Pose traumatic stress syndrome: The drag of being a young girl in Afghanistan in drag

Michael Atkinson

Tuesday, January 27th 2004

The first all-Afghan feature to be made since the rise of the Taliban in 1996, Siddiq Barmak's Osama could hardly be called a reactively decadent film—it has the plainspoken, single-minded, almost primitive tone of desert penitence. In fact, its sluggish, amateur-Kiarostami character would be off-putting if the material weren't so powerful.
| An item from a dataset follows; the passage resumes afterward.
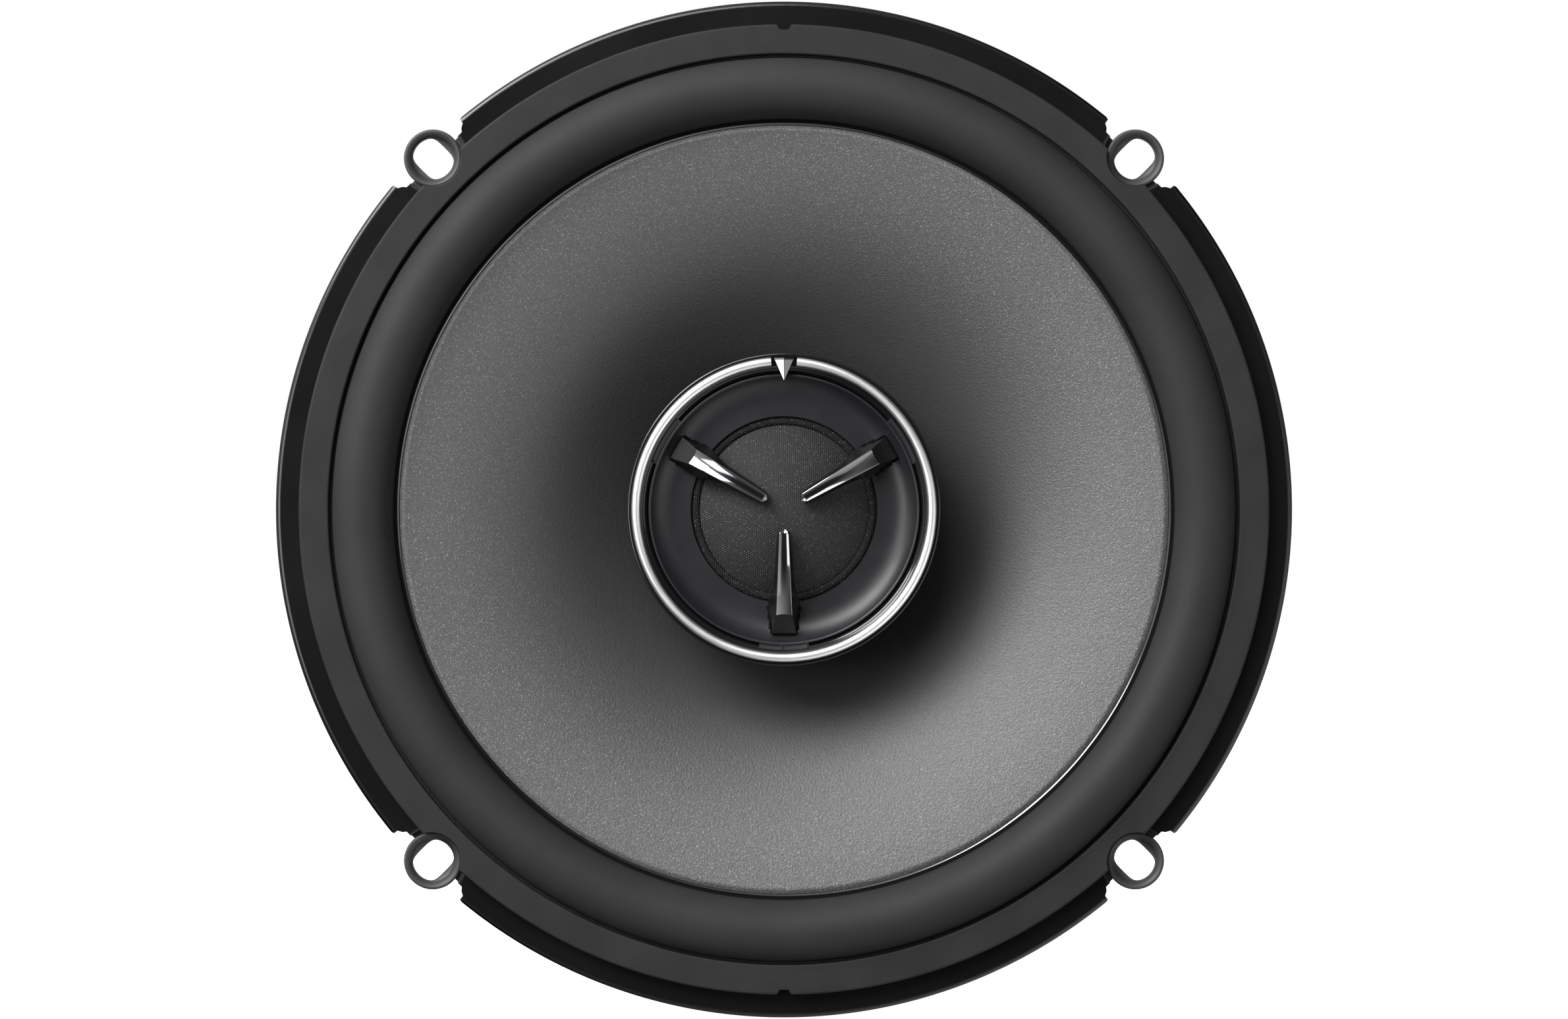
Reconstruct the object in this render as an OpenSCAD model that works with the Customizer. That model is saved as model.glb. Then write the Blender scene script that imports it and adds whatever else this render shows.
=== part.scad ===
// Two-way coaxial car speaker. Each section is drawn round +Z, which points out of the
// front, and is then turned so that the front faces -Y and the top faces +Z.
// Z = 0 is the mounting plane behind the flange.

/* [Mounting] */
// Diameter of the flange over its rolled lip
flange_d = 159.2; // [158.6:0.2:160]
// Side of the square that the four screw holes stand on
hole_square = 110; // [109.6:0.1:110.4]
// Diameter of the counterbore in each ear
ear_bore_d = 6.9; // [6.8:0.05:7]
// Width between the flats of the screw slot under the counterbore
slot_w = 5.0; // [4.8:0.1:5.2]
// Diameter of the barrel that drops into the panel's cut-out
barrel_d = 127; // [126.6:0.1:127.2]
// Depth behind the mounting plane
mount_depth = 57; // [57:0.5:60]

/* [Cone and suspension] */
// Diameter of the cone's face, inside its trim ring
cone_d = 118.8; // [118.4:0.1:119]
// Inner diameter of the surround's half roll
roll_in_d = 122.4; // [122:0.1:122.6]
// Outer diameter of the surround's half roll
roll_out_d = 141.4; // [141:0.1:141.6]
// Half angle of the arc that the cone's section follows, in degrees
cone_flare = 13; // [11:0.5:14]
// Number of corrugations in the spider
spider_waves = 6; // [5:1:7]

/* [Motor] */
// Diameter of the ferrite magnet
magnet_d = 90; // [84:1:90]
// Thickness of the ferrite magnet
magnet_t = 15; // [14:0.5:15]
// Diameter of the pole
pole_d = 28.6; // [28:0.2:28.8]
// Inner diameter of the voice coil former
former_d = 30; // [29.9:0.1:30.1]

/* [Tweeter] */
// Diameter of the tweeter housing
housing_d = 48.8; // [48.6:0.1:49]
// Diameter of the textile dome
dome_d = 26.4; // [26.2:0.1:26.5]
// Height of the textile dome
dome_h = 4.6; // [4.2:0.1:4.7]
// Radius at which the guard blades end, round the open middle
blade_tip_r = 3.1; // [2.6:0.1:4]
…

Like Majid Majidi's hokey Baran but with an infinitely more stringent perspective, the movie hinges upon a girl (12-year-old non-pro Marina Golbahari) having to masquerade as a boy in order to find work in a Muslim world. The milieu is everything: Under the Taliban, the punishment for cross-dressing—for deceptively penetrating the masculine world—could be capital. With one of the film's most memorable visuals, Barmak gives us an introductory taste: A massive demonstration in Kabul of sky-blue-burka-shrouded women is put down with bullets and fire hoses.
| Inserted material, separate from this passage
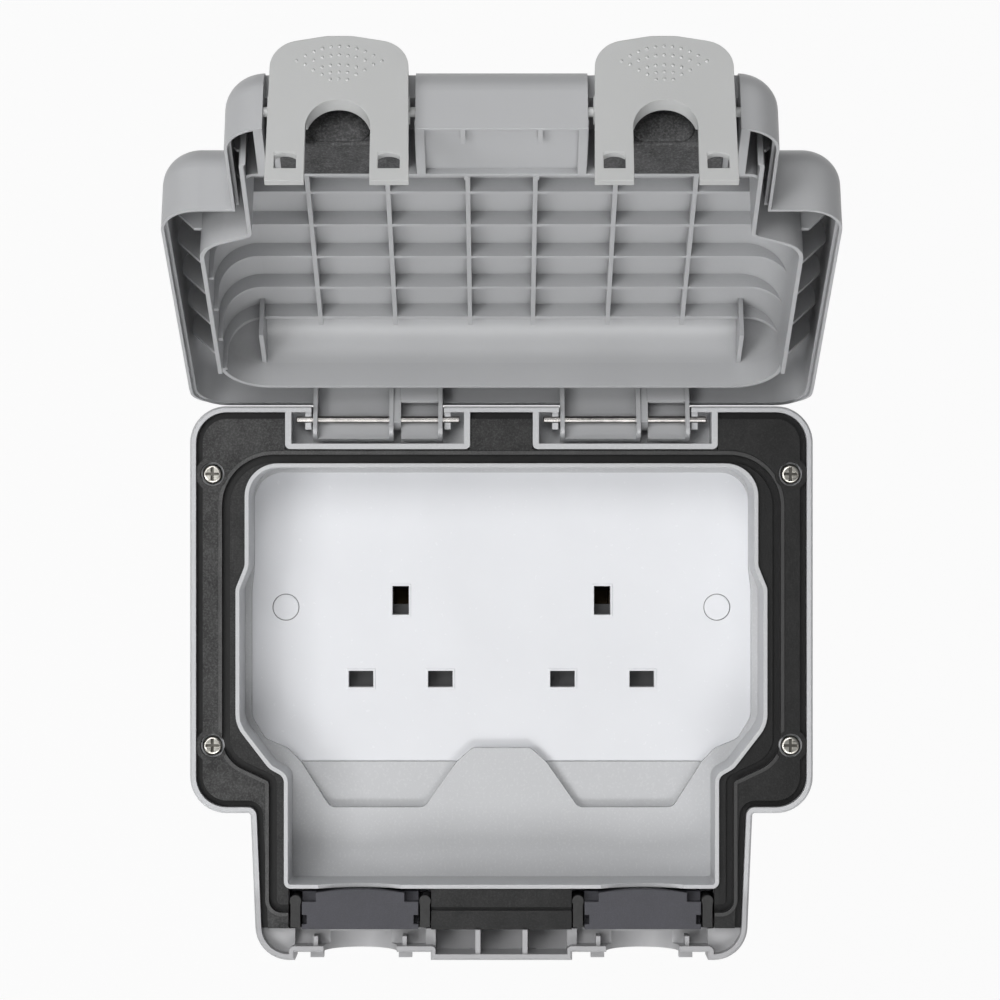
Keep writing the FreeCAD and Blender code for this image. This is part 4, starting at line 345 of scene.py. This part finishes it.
GASKET_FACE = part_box("frame_gasket")[0].y
GASKET = rubber("gasket_rubber", tone=0.085, dust=0.3, pores=1900.0, rough=0.42, gloss=0.3, painted_left_light=0.85,
                groove=(GASKET_FACE + GROOVE_DEPTH, GASKET_FACE))
HOLDER = rubber("holder_rubber", tone=0.15, dust=0.07, pores=1200.0, rough=0.48)
FOAM = rubber("seal_foam", tone=0.27, dust=0.06, pores=2600.0, rough=0.7, cool=0.07, edge=0.5 * MM)
LID_RUBBER = rubber("lid_rubber", tone=0.13, dust=0.3, pores=1700.0, rough=0.55, cool=0.01)
print("rubbers made, gasket face at", round(GASKET_FACE / MM, 1), "mm")

# %% [markdown]
# ## Metal
# The screws and pins are plated or drawn steel, and the contacts are brass. Polished metal
# would be a mirror of the studio. Real fasteners have fine streaks and small stains, which
# spread the glints, so noise is stretched sideways for the streaks. The cross recess of a
# frame screw lies in shade, so the finish paints shade into it from a set depth on.

# %% metals
ACROSS_STREAKS = 1800.0
STAIN_SCALE = 350.0
STAIN_TONE = 0.72
RECESS_FADE = 0.5 * MM
RECESS_SHADE_TONE = screen(0.46, 0.45, 0.43)
METAL_RELIEF = 0.01 * MM
METAL_EDGE = 0.15 * MM


def metal(name, colour, rough, streak, shade_from=None):
    """Plated or drawn metal: fine sideways streaks, small stains, and shade in a recess."""
    material, shader, place = new_material(name, metallic=1.0)
    stretched = place.node("ShaderNodeMapping", Vector=place, Scale=(streak, ACROSS_STREAKS, ACROSS_STREAKS))
    lines = place.node("ShaderNodeTexNoise", Vector=stretched, Scale=1.0, Detail=2.0)
    stains = place.node("ShaderNodeTexNoise", Vector=place, Scale=STAIN_SCALE, Detail=4.0)
    dull = tuple(channel * STAIN_TONE for channel in colour[:3]) + (1.0,)
    shade = stains.clamped(0.35, 0.7).mix(dull, colour)
    # painted shade in a recess, darker from a set depth on
    if shade_from is not None:
        deep = place.along("Y").clamped(shade_from, shade_from + RECESS_FADE)
        shade = deep.mix(shade, RECESS_SHADE_TONE)
    roughness = rough + (lines - 0.5) * 0.2
    return finish_material(material, shader, shade, roughness, lines, METAL_RELIEF, METAL_EDGE)


SCREW_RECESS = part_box("frame_screws")[0].y + 0.35 * MM
STEEL = metal("plated_steel", screen(0.86, 0.85, 0.82), rough=0.28, streak=300.0)
SCREW_STEEL = metal("screw_steel", screen(0.80, 0.79, 0.76), rough=0.3, streak=300.0, shade_from=SCREW_RECESS)
PIN_STEEL = metal("drawn_pin", screen(0.66, 0.65, 0.64), rough=0.26, streak=60.0)
BRASS = metal("brass_strip", screen(0.85, 0.70, 0.42), rough=0.3, streak=300.0)
# painted shade: the contacts' brass is darkened for the shade behind the slots
SHADED_CONTACT_BRASS = metal("contact_brass_painted_shade", screen(0.30, 0.26, 0.20), rough=0.45, streak=300.0)
print("metals made, screw recess shaded from", round(SCREW_RECESS / MM, 1), "mm")

# %% [markdown]
# ## Dressing the solids
# Each solid of the frame gets one finish. The contacts get a darker brass, which is painted
# shade for the dark behind the slots, and the inserts a brighter one. The list could go piece
# by piece. It goes by finish, so that pieces of one material stay together.

# %% dress the frame's pieces
FINISHES = {
    FRAME_GREY: ["front_frame"],
    LID_GREY: ["lid_shell"],
    LATCH_GREY: ["latch_left", "latch_right"],
    BOX_GREY: ["back_box", "entry_plugs"],
    WHITE: ["screw_cap_left", "screw_cap_right"],
    PLATE_WHITE: ["socket_plate"],
    DARK: ["socket_housing", "housing_cover", "shutter_left", "shutter_right"],
    GASKET: ["box_seal", "frame_gasket", "foot_gasket"],
    HOLDER: ["seal_holder_left", "seal_holder_right"],
    FOAM: ["base_cable_seal_left", "base_cable_seal_right"],
    LID_RUBBER: ["lid_cable_seal_left", "lid_cable_seal_right"],
    SCREW_STEEL: ["frame_screws"],
    STEEL: ["plate_screws", "housing_screws", "terminal_screws", "earth_screw",
            "shutter_spring_left", "shutter_spring_right"],
    PIN_STEEL: ["hinge_pin_left", "hinge_pin_right"],
    BRASS: ["plate_inserts", "earth_terminal"],
    SHADED_CONTACT_BRASS: ["line_contacts", "neutral_contacts", "earth_contacts"],
}


def dress(piece, material):
    piece.data.materials.clear()
    piece.data.materials.append(material)


for material, names in FINISHES.items():
    for name in names:
        dress(frame["nodes"][name], material)
undressed = set(frame["nodes"]) - {name for names in FINISHES.values() for name in names}
print("without a finish:", sorted(undressed))

# %% [markdown]
# ## Tools for the small details
# Some moulded details are too small to matter for size or contact, but the eye looks for
# them. They could be modelled where they are, on a tilted lid. It is easier to build each one
# flat at the origin, turn it on to its face, and let it ride on its body. What repeats is
# modelled once and copied.

# %% tools for the details
ON_LID_END = Matrix((Vector((1, 0, 0)), RISING, OUTWARD)).transposed().to_4x4()
SMOOTH_UNDER = math.radians(40)
EDGE_OVER = math.radians(50)
LATCHES = ("latch_left", "latch_right")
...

Golbahari's optionless heroine—helpfully dubbed Osama (a name with heroic connotations in Afghanistan) by a friend once she starts passing in drag—endures a hapless descent. Her tentative stint as an assistant to a sympathetic grocer is scotched once she bungles midday prayer rituals, and eventually she is simply shanghaied into bin Laden's Islamic corps, surrounded by gun-toting boys and Nero-like Taliban fighters.
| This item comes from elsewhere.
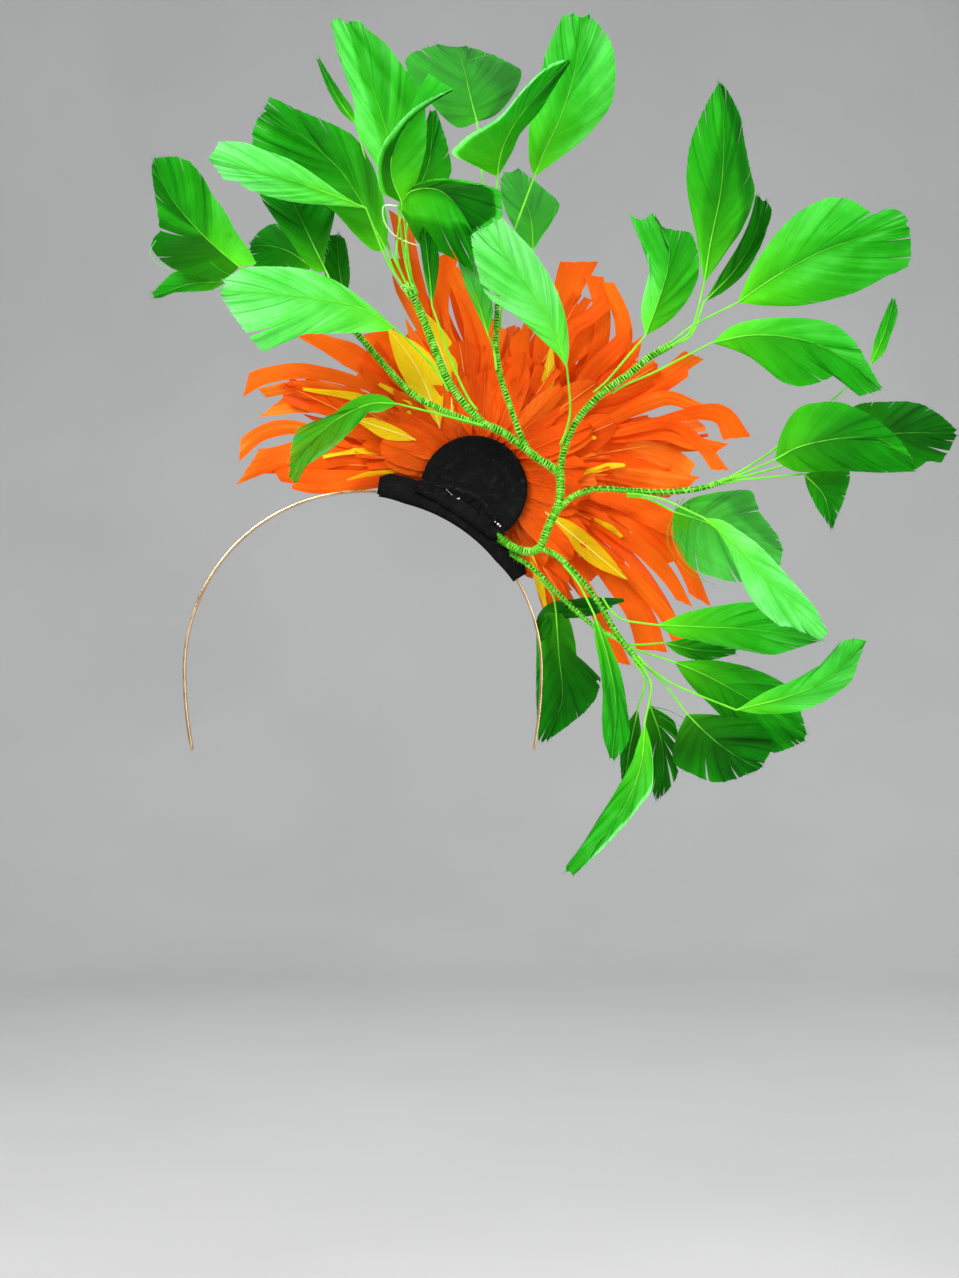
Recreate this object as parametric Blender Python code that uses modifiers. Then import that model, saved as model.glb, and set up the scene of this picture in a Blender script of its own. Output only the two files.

The lovely, watchful Golbahari is never convincing as a boy, and so Osama gives Barmak's film a dreadful inevitability. In fact, given the film's fierce anti-clerical position, it's a surprise to learn that Iranian government ministries donated hugely to its production and editing. (The devoted participation of Makhmalbaf Film House is, on the other hand, a given.) Already a Golden Globe winner (the world's Taliban-haters apparently include the Egyptian manicurists on Ventura Boulevard), Osama preaches to a very large choir, but does it with sober righteousness.